Even so I think there is a definite monster inside of Limis, by monster I mean when she is under pressure, when she needs to accomplish something, and many lives are at stake, she'll result to virtually any means to accomplish that something. Limis is just like Kira Nerys in that respect, though I wonder after the war how Limis is going to return to some sort of normality.
Limis is right when she says each death she inflicted makes a little part of her die. The way she acts is like she is in a shell, and her true feelings: the guilt, the despair of losing colleagues and so forth, just gets buried all the time.
You did a good job with Kozar as well, I dunno why but I felt like punching him when he took over command from Limis. He kept her in the dark about that one...
p.s. when are you going to add those extra scenes to chapter five?

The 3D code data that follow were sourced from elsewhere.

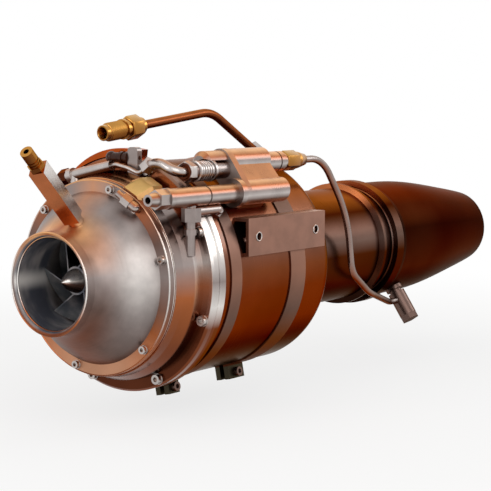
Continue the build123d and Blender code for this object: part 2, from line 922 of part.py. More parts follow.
def exhaust_nozzle():
    outside = Spline(*nozzle_line(0), tangents=[(1, 0, 0), (1, 0, -0.18)])
    inside = Spline(*reversed(nozzle_line(pipe_wall)), tangents=[(-1, 0, 0.18), (-1, 0, 0)])
    inner_front = pipe_r - pipe_wall
    lip = path((nozzle_exit_x, nozzle_exit_r), (nozzle_exit_x, nozzle_exit_r - pipe_wall))
    front = path(
        (nozzle_rib_x + 8, nozzle_front_r - pipe_wall),
        (joint_x, inner_front),
        (joint_x, joint_flange_r),
        (joint_x + joint_flange_t, joint_flange_r),
        (joint_x + joint_flange_t + 3, pipe_r + 1),
        (nozzle_rib_x - 4, pipe_r + 1.5),
        (nozzle_rib_x - 2, nozzle_front_r + 1.8),
        (nozzle_rib_x + 2, nozzle_front_r + 1.8),
        (nozzle_rib_x + 4, nozzle_front_r),
        (nozzle_rib_x + 8, nozzle_front_r),
    )
    nozzle = turned(outside, lip, inside, front)
    start = at_clock(reheat_x, nozzle_front_r - 5, reheat_clock)
    return nozzle - rod(start, radial(reheat_clock), reheat_stem_r + nest_gap, 12)


def joint_band():
    """Clamp band with a V section inside, split where its bolt closes it."""
    half = joint_band_width / 2
    gap = nest_gap
    band = turned_points(
        (joint_x - half, pipe_r + 2.2),
        (joint_x - half, joint_band_r),
        (joint_x + half, joint_band_r),
        (joint_x + half, pipe_r + 2.2),
        (joint_x + joint_flange_t + 1.8 + gap, pipe_r + 2.2),
        (joint_x + joint_flange_t + gap, joint_flange_r + gap),
        (joint_x - joint_flange_t - gap, joint_flange_r + gap),
        (joint_x - joint_flange_t - 1.8 - gap, pipe_r + 2.2),
    )
    lug = Pos(joint_x, 0, joint_band_r - 1) * Box(joint_band_width, 12, 10, align=BASE)
    band += clocked(lug, joint_clock)
    split = Pos(joint_x, 0, pipe_r) * Box(joint_band_width + 4, 3, 30, align=BASE)
    return band - clocked(split, joint_clock) - band_bolt_hole()


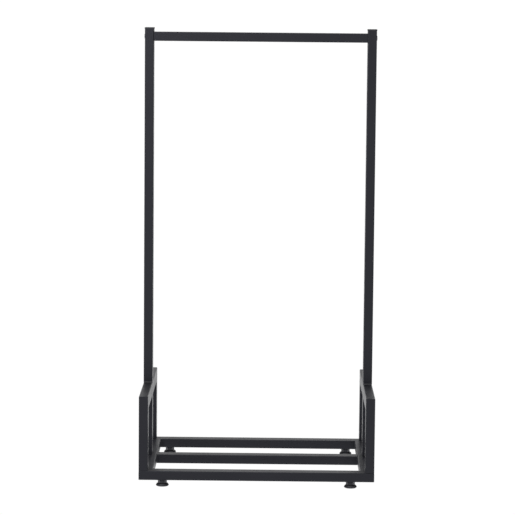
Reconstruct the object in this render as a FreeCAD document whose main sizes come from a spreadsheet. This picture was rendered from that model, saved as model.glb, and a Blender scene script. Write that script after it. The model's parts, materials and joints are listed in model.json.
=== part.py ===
import FreeCAD, Part
import os
import Sketcher

# Firewood log rack: a flat base frame with three cross rails, two low side frames that stand on it,
# and a tall hoop that stands on the middle of the side frames. All of it is one rectangular steel
# tube, laid flat in the base and turned thin side out everywhere else. Four levelling feet screw
# into the base. Millimetres; +X is the rack's width, +Y its depth, +Z up; the origin is on the
# floor, below the middle of the rack.

SIZES = [
    ("tube_deep", 30, "wider side of the tube"),
    ("tube_thin", 20, "narrower side of the tube"),
    ("tube_wall", 1.2, "wall of the tube"),
    ("tube_radius", 2, "outer radius of the tube's corners"),
    ("rack_width", 510, "overall width"),
    ("rack_depth", 400, "overall depth"),
    ("rack_height", 987, "overall height, floor to the top of the caps"),
    ("side_height", 163, "height of a side frame above the base frame"),
    ("hoop_drop", 9.5, "top of the caps to the top of the hoop rail"),
    ("plug_slack", 0.1, "gap between a plug and the tube round it"),
    ("cap_thick", 3, "head of an upright's cap"),
    ("cap_lip", 0.6, "overhang of the cap's head all round"),
    ("cap_stem", 12, "part of the cap inside the upright"),
    ("cap_round", 1, "rounding of the cap's head"),
    ("insert_flange", 2.5, "flange of an upright's insert"),
    ("insert_depth", 25, "part of an upright's insert inside the upright"),
    ("plug_depth", 20, "length of the plugs in the posts and the hoop rail"),
    ("foot_height", 14.5, "floor to the underside of the base frame, feet screwed in"),
    ("foot_inset", 51, "centre of a foot to the end of the base frame"),
    ("pad_foot_radius", 12.5, "pad where it meets the floor"),
    ("pad_rim_radius", 14, "pad at its rim"),
    ("pad_rim_low", 1.5, "floor to the lower edge of the rim"),
    ("pad_rim_high", 2.7, "floor to the upper edge of the rim"),
    ("pad_top_radius", 12, "pad at its top"),
    ("pad_height", 5.5, "height of the pad"),
    ("pad_round", 0.5, "rounding of the rim's edges"),
    ("socket_floor", 1.6, "floor of the socket in the pad"),
    ("socket_mouth", 4, "lower end of the socket's narrow mouth"),
    ("button_radius", 5.5, "button on the lower end of a stud, held in the socket"),
    ("run_gap", 0.06, "running clearance of turning and threaded parts"),
    ("collar_flats", 17, "hexagonal collar of a stud, across flats"),
    ("collar_low", 5.8, "floor to the underside of the collar"),
    ("collar_high", 13.8, "floor to the top of the collar"),
    ("stud_radius", 4, "M8 thread"),
    ("stud_chamfer", 1, "chamfer at a stud's end"),
    ("stud_top", 32.2, "floor to the upper end of a foot's stud"),
    ("nut_head_radius", 6.5, "head of a rivet nut"),
    ("nut_head_thick", 0.4, "thickness of that head"),
    ("nut_radius", 5.4, "body of a rivet nut"),
    ("nut_bulge_radius", 6.6, "bulge behind the wall that holds a rivet nut"),
    ("nut_bulge_thick", 3, "length of the bulge"),
    ("nut_length", 15, "length of a rivet nut below its head"),
    ("hole_slack", 0.1, "gap between a rivet nut and its hole"),
    ("hoop_stud_low", 12, "part of a hoop stud below the side frame's top"),
    ("hoop_stud_high", 24, "part of a hoop stud above the side frame's top"),
    ("screw_radius", 3, "M6 thread"),
    ("screw_chamfer", 0.8, "chamfer at a screw's tip"),
    ("screw_hole", 3.3, "clearance hole of an M6 screw"),
    ("hoop_screw_length", 36, "hoop rail screw below its head"),
    ("hoop_screw_head", 5.5, "radius of its domed head"),
    ("hoop_screw_head_height", 1.3, "height of that head"),
    ("hoop_screw_round", 0.9, "rounding of that head"),
    ("hoop_screw_key", 4, "its hexagonal socket, across flats"),
    ("hoop_screw_key_depth", 2.4, "depth of that socket"),
    ("post_screw_length", 16, "post screw below its head"),
    ("post_screw_head", 5, "radius of its head"),
    ("post_screw_head_height", 6, "height of that head"),
    ("post_screw_round", 0.4, "rounding of that head"),
    ("post_screw_key", 5, "its hexagonal socket, across flats"),
    ("post_screw_key_depth", 3, "depth of that socket"),
    ("post_screw_shift", 6, "corner post's middle to its screw, which keeps clear of the mitre"),
    ("washer_radius", 6.4, "washer of a post screw"),
    ("washer_thick", 1.6, "thickness of that washer"),
    ("access_radius", 7, "hole below a post screw, which its head and washer pass"),
]

X = FreeCAD.Vector(1, 0, 0)
Y = FreeCAD.Vector(0, 1, 0)
Z = FreeCAD.Vector(0, 0, 1)
PLANE_NORMALS = {"XY_Plane": Z, "XZ_Plane": -Y, "YZ_Plane": X}
SIDES = (("left", -1), ("right", 1))
ENDS = (("front", -1), ("rear", 1))

# Places and lengths that several sub-parts share, as expressions over the sheet.
HALF_WIDTH = "Sizes.rack_width / 2"
HALF_DEPTH = "Sizes.rack_depth / 2"
POST_X = "(Sizes.rack_width - Sizes.tube_thin) / 2"
POST_Y = "(Sizes.rack_depth - Sizes.tube_deep) / 2"
BASE_RAIL_X = "(Sizes.rack_width - Sizes.tube_deep) / 2"
FOOT_X = "(Sizes.rack_width / 2 - Sizes.foot_inset)"
BASE_MIDDLE_Z = "(Sizes.foot_height + Sizes.tube_thin / 2)"
BASE_TOP_Z = "(Sizes.foot_height + Sizes.tube_thin)"
SIDE_TOP_Z = "(Sizes.foot_height + Sizes.tube_thin + Sizes.side_height)"
UPRIGHT_LOW_Z = "(Sizes.foot_height + Sizes.tube_thin + Sizes.side_height + Sizes.insert_flange)"
UPRIGHT_TOP_Z = "(Sizes.rack_height - Sizes.cap_thick)"
HOOP_RAIL_Z = "(Sizes.rack_height - Sizes.hoop_drop - Sizes.tube_thin / 2)"
HOOP_RAIL_X = "(Sizes.rack_width / 2 - Sizes.tube_thin)"
PLUG_DEEP = "Sizes.tube_deep - 2 * Sizes.tube_wall - 2 * Sizes.plug_slack"
PLUG_THIN = "Sizes.tube_thin - 2 * Sizes.tube_wall - 2 * Sizes.plug_slack"
PLUG_RADIUS = "Sizes.tube_radius - Sizes.tube_wall - Sizes.plug_slack"
M6_BORE = "Sizes.screw_radius + Sizes.run_gap"
M8_BORE = "Sizes.stud_radius + Sizes.run_gap"
NUT_HOLE = "Sizes.nut_radius + Sizes.hole_slack"

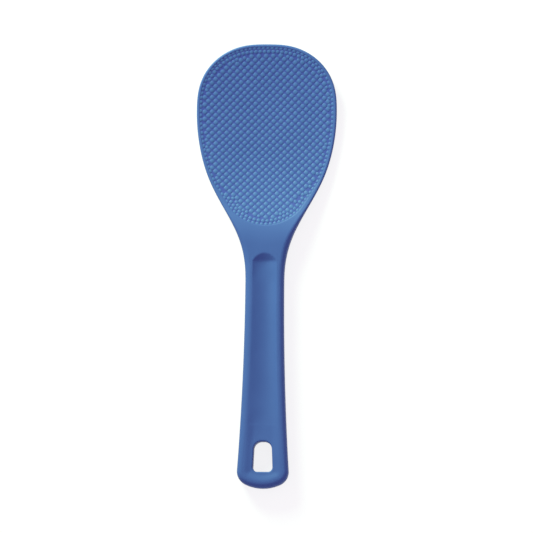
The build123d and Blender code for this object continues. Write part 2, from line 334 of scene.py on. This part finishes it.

Author's Response: These stories basically are set up like single hour-long episodes (with a few more recent a lot longer). It's mostly a story of having to make those tough decisions in war and was mostly inspired by "In the Pale Moonlight" when Sisko tries to convince himself he can live with the guilt and shame, but he really can't and the Enterprise episode "Anomaly" when Archer nearly suffocates the alien prisoner to learn what he knows about the Xindi. Of course, there's going to be hell to pay in later stories a la Duras's grudge against Archer. I should have the revised Chapters 5 and 6 ready to some time next week. After giving it some thought, I wanted to provide a more concrete resolution than in this version.
Date: 16 Sep 2009 11:55 Title: Chapter 1
Oh very interesting start. I wonder what the captain did. I guess I'll have to read on to find out. But I think that in a short segment you set up the gritty harsh realities faced aboard a ship battling against the Dominion. No big glory or heroic moves. Just duking it out one hard punch after the other. Good stuff.